0 Replies Latest reply on Apr 13, 2012 7:16 AM by objectiser

    SLA Monitoring Approaches

    objectiser

      With the release of Switchyard 0.4, it is now possible to obtain service related metrics regarding the number of times service was invoked, the number of faults that occurred, the min, max and average response times. In a subsequent release, it will also be possible to obtain this information at the granularity of the operations associated with a service, to determine which operations on the service are not performing as expected.

       

      As well as recording this information for each service, the information is also accumulated for the references used by each service. This enables an administrator to localise where any performance issue may be.

       

      As part of the BAM work being undertaken, we need to be able to monitor SLAs against the service metrics. SLAs will generally want to ensure that the response time remains within expected limits, although it is possible that an organisation may also wish to ensure that a particular service is only invoked a certain number of times within a defined period. To allow a certain level of flexibility, CEP rules will be used to encode the SLAs and therefore used to do the monitoring.

       

      This document examines three approaches that can be used to collect the service metric information from Switchyard and apply it to the CEP rules:

       

      a) Periodically inspect Switchyard service metrics

       

      Switchyard currently observes the 'completed exchange events' generated by the execution of services in switchyard, and then aggregates the relevant information within an internal service metric model. Unless explicitly reset, the metrics are simply updated with each successive event.

       

      When an administrator is investigating a performance issue, this level of information is useful, as it outlines the performance over a long period of time. The adminstrator can examine the service and its references to understand how long each component takes to execute.

       

      However SLAs tend to be based on performance over a particular time period, e.g. 1 second. Therefore to obtain meaningful information, the SLA monitor would need to determine the difference in 'average' response time, against the difference in invocation counts, to attempt to infer the average response time in a particular period. As time goes on, this approach will become less accurate.

       

      So the use of the accumulated service metrics is not ideally suited to the task of SLA monitoring, although they are very useful as a means for an administrator to manually examine the performance of their services. Therefore once an SLA violation has been notified, this information can be used to help localise where the problem actually is.

       

       

      b) Event based pre-processing

       

      As initially mentioned, the service metrics are accumated based on events received from the switchyard runtime indicating when an exchange has been completed.

       

      Therefore a second approach could be similar to the current metric collection approach, however it will be reset at regular intervals, to ensure that the metrics being evaluated by the CEP rules are an accurate reflection of the activity that occurred within that period.
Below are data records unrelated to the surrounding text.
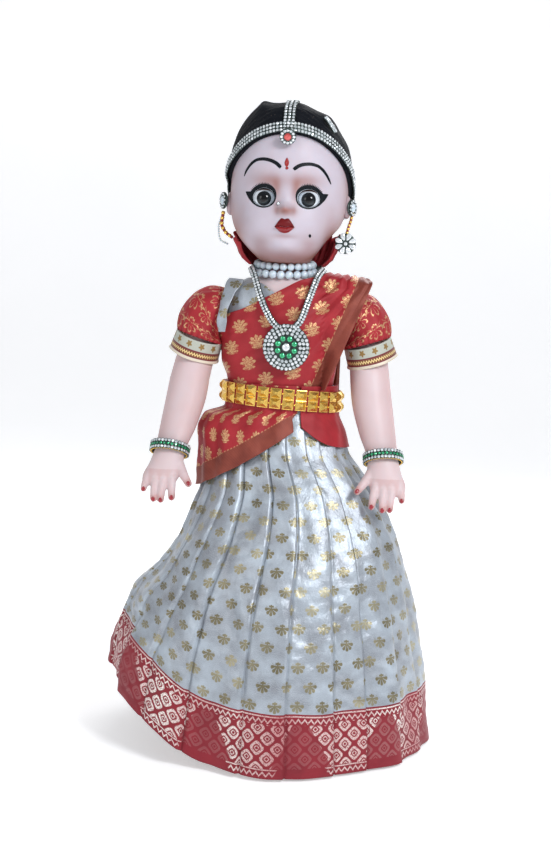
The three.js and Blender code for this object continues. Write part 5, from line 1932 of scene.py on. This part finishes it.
def add_sleeves():
    """Puffed sleeves, gathered at both ends, with a woven band at the cuff."""
    table = np.array(SLEEVE, float)
    knots = lengths_along(table[:, :3])
    rows, columns = 70, 180
    rings = smooth_columns(knots, table, np.linspace(0, knots[-1], rows))
    angle = np.linspace(0, TAU, columns + 1)
    tilt = np.radians(rings[:, 3])[:, None]
    run = np.linspace(0, 1, rows)[:, None]
    gather = np.maximum(ease(0.35 - run, 0, 0.35), ease(run, 0.6, 1.0))
    fold = np.abs(np.sin(angle[None] * 12 + 0.8 * np.sin(run * 4))) - 0.5
    crease = ripple(angle[None] * 27, run * 45, 15, 8, 1.2)
    radius = rings[:, 4:5] + fold * gather * 1.5 + crease * 0.9 * np.sin(np.pi * run)
    radius = radius + 1.2 * np.sin(np.pi * run)
    level = radius * np.cos(angle)[None]
    points = np.stack([
        rings[:, 0:1] + level * np.sin(tilt),
        rings[:, 1:2] + radius * np.sin(angle)[None],
        rings[:, 2:3] + level * np.cos(tilt),
    ], axis=-1)
    across, down = cloth_lengths(points)
    cloth = on_cloth(across[None], down[:, None])
    start, end = np.array([80.0, -8.5, 386.2]), np.array([85.6, -4.5, 367.6])
    axis = unit(end - start)
    side_axis = unit(np.cross(axis, [0, 1.0, 0]))
    other = np.cross(axis, side_axis)
    share = np.linspace(0, 1, 24)[:, None]
    flare = 22.9 + 1.3 * share + 0.8 * np.exp(-(((share - 1) / 0.06) ** 2))
    flare = flare + 0.35 * np.sin(angle[None] * 5 + 1) * share
    band = start + axis * (share * 19.3)[..., None] + flare[..., None] * (
        np.cos(angle)[None, :, None] * side_axis + np.sin(angle)[None, :, None] * other
    )
    band_cloth = on_cloth((angle * 24)[None], share * 17.4, 0.0)
    for name, side in (("right", -1), ("left", 1)):
        body = f"arm_{name}"
        faces = grid_faces(rows, columns + 1, flip=True)
        flat, faces = mirrored(points.reshape(-1, 3), faces, side)
        sleeve = f"sleeve_{name}"
        piece = put(sleeve, flat, faces, "sleeve_silk", body, [sleeve], cloth=cloth, thick=0.5)
        flat, faces = mirrored(band.reshape(-1, 3), grid_faces(24, columns + 1), side)
        sleeve_band = f"sleeve_band_{name}"
        piece = put(sleeve_band, flat, faces, "trim", body, [sleeve_band], cloth=band_cloth, thick=0.7)


def add_nape_cloth():
    """Red cloth gathered round the nape, seen on both sides of the jaw."""
    angle = np.linspace(math.radians(-20), math.radians(200), 360)
    run = np.linspace(0, 1, 50)[:, None]
    end = np.minimum(angle - angle[0], angle[-1] - angle)[None]
    height = 455.5 + (20 + 10 * ease(end, 0, 0.5)) * run
    radius = np.interp(height, [455.5, 462, 474, 485.5], [35.5, 42.5, 48.0, 51.0])
    fold = (np.abs(np.sin(angle[None] * 21 + 0.8 * np.sin(angle[None] * 5))) - 0.5) * (1.6 + 2.0 * run)
    radius = radius + fold + ripple(angle[None] * 40, height, 9, 7) * 0.9
    top = height + ripple(angle[None] * 45, 0 * run, 8, 6) * 2.2 * run
    points = np.stack([radius * np.cos(angle)[None], radius * np.sin(angle)[None], top], axis=-1)
    across, down = cloth_lengths(points)
    cloth = on_cloth(across[None], down[:, None])
    piece = put("nape_cloth", points, grid_faces(50, 360), "plain_silk", "head",
                cloth=cloth, stands_for=["nape_cloth"], thick=0.6)


def add_floor():
    """A pale floor that curves up into a backdrop."""
    bend = np.linspace(0, TAU / 4, 16)
    profile = [(-6.0, -0.0005), *zip(2.0 + np.sin(bend), 0.9995 - np.cos(bend)), (3.0, 6.0)]
    points = [(x, y, z) for y, z in profile for x in (-6, 6)]
    mesh = bpy.data.meshes.new("floor")
    mesh.from_pydata(points, [], grid_faces(len(profile), 2, flip=True))
    mesh.shade_smooth()
    look = Look("floor", Roughness=0.85, Emission_Color=(1, 1, 1, 1), Emission_Strength=0.40)
    x, y, z = look.place()
    look.drive("Base Color", look.mix(look.noise((x, y, z), 300), (0.86, 0.87, 0.88), (0.92, 0.92, 0.93)))
    mesh.materials.append(look.material)
    floor = bpy.data.objects.new("floor", mesh)
    bpy.context.scene.collection.objects.link(floor)


def dress_eye_parts():
    """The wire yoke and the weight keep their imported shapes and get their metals."""
    for node, look in (("eye_yoke", "wire"), ("eye_weight", "lead")):
        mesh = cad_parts[node].data
        mesh.materials.clear()
        mesh.materials.append(LOOKS[look])


add_camera()
add_studio()
add_floor()
add_head()
add_ears()
add_eye_paint()
add_brows_and_marks()
add_lips()
add_eyes()
add_hair()
add_head_jewellery()
add_ear_jewellery()
add_arms()
add_torso_and_legs()
add_pearls()
add_necklace()
add_belt()
add_bangles()
add_skirt()
add_hip_panel()
add_blouse_flap()
add_blouse()
add_armhole_strip()
add_drape()
add_sleeves()
add_nape_cloth()
dress_eye_parts()
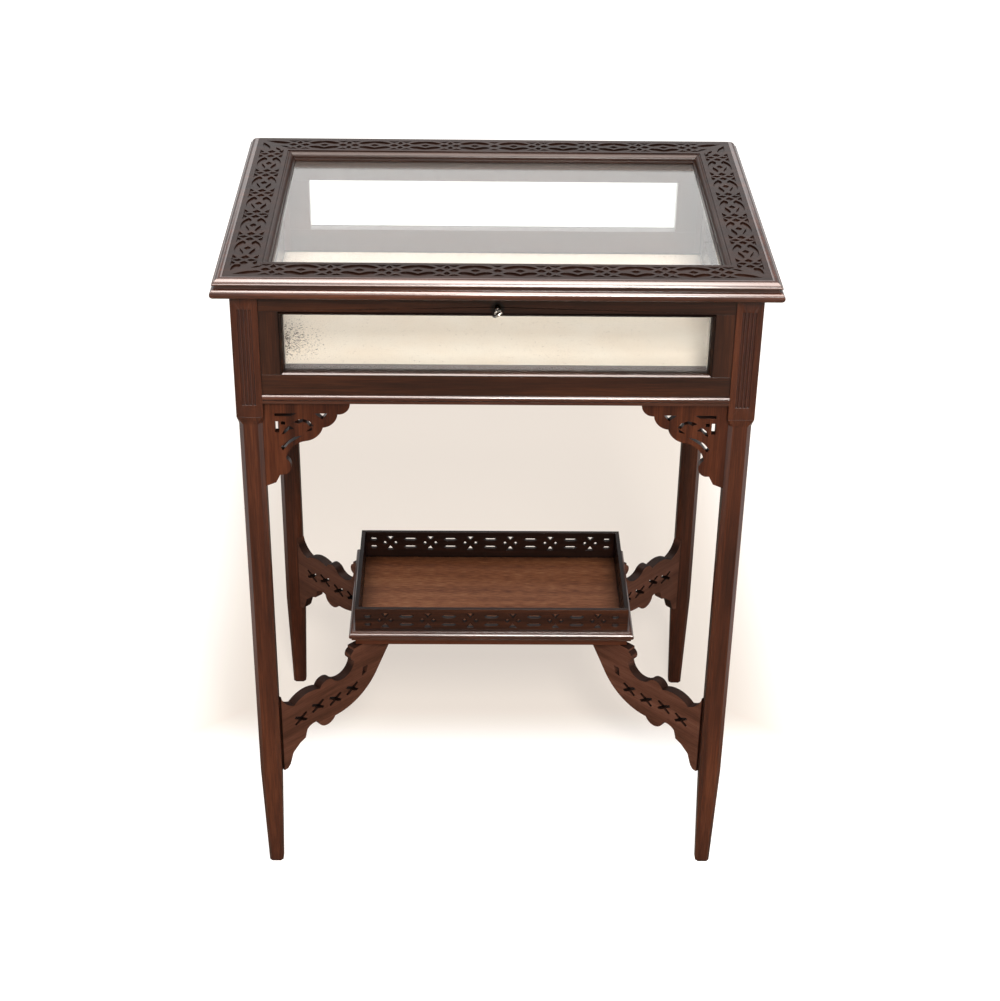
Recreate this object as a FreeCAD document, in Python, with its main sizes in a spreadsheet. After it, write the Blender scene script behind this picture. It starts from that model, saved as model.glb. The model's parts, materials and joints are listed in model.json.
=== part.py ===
import FreeCAD, Part
import math
import os
import Sketcher

# Collectors display table: a glazed case under a hinged glass lid, on four octagonal legs
# joined by pierced stretchers that carry a small galleried tray.
# Millimetres, +Z up, +Y to the back, origin on the floor under the middle of the lid.

doc = FreeCAD.newDocument("CollectorsTable")
sheet = doc.addObject("Spreadsheet::Sheet", "Sizes")


class Size:
    """A length that knows its number and the sheet expression that gives it."""

    def __init__(self, number, text):
        self.number = number
        self.text = text

    def join(self, other, sign, number):
        return Size(number, f"({self.text} {sign} {asSize(other).text})")

    def __add__(self, other):
        return self.join(other, "+", self.number + asSize(other).number)

    def __sub__(self, other):
        return self.join(other, "-", self.number - asSize(other).number)

    def __mul__(self, other):
        return self.join(other, "*", self.number * asSize(other).number)

    def __truediv__(self, other):
        return self.join(other, "/", self.number / asSize(other).number)

    def __neg__(self):
        return Size(-self.number, f"(-1 * {self.text})")

    def __radd__(self, other):
        return asSize(other) + self

    def __rsub__(self, other):
        return asSize(other) - self

    def __rmul__(self, other):
        return asSize(other) * self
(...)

So a single 'event' will be presented to the CEP rule, reflecting the aggregated information over the defined time period.

       

      The disadvantage of this approach is that the collection period for all services would probably need to be the same, and it would be very difficult to support SLA monitoring where the period may change at different times (not sure if realistic, but just highlighting possible limitations).

       

      The advantage is that using this type of pre-processor would simplify the nature of the rules. It is less likely that temporal rules would be required.

       

       

      c) Activity based

       

      As mentioned in previous documents discussing governance plans, as well as the BAM design, there are two phases to the BAM work. First is to implement SLA monitoring and second is full blown activity monitoring.

       

      In the BAM design note it discussed using two separate "Event Processor Networks", one for metrics and the other for activities, on the basis that they were collected as distinct information.

       

      However another way to view the SLA monitoring capability is just as a subset of the general activity monitoring. Therefore, as the underlying information for the metrics is just events, these could be converted into activity events that are recorded using the more general activity monitoring framework. In this situation, the SLA monitoring would simply be performed as one part of the 'activities' Event Processor Network, along with any other processing that a customer would want to do.

       

      The potential disadvantage is that it is putting more work onto the CEP engine, as it will be responsible for accumulating all of the temporal information from the individual events, to identify any violations.

       

      The advantage of this approach is that it is a consistent use of the BAM infrastructure, rather than a separate approach just for SLA monitoring. It also means that the nature of the 'SLAs' is completely defined within the CEP rules - so (for example), if the time period of interest changes under certain circumstances, then this can be described. It also means that the solution is not specific to the collection of stats from Switchyard, as it can be applied to any service that reports activity information to BAM.

       

       

       

      Proposed approach:

      Start working on (c) to evaluate the approach. If it looks unsuitable, then switch to (b).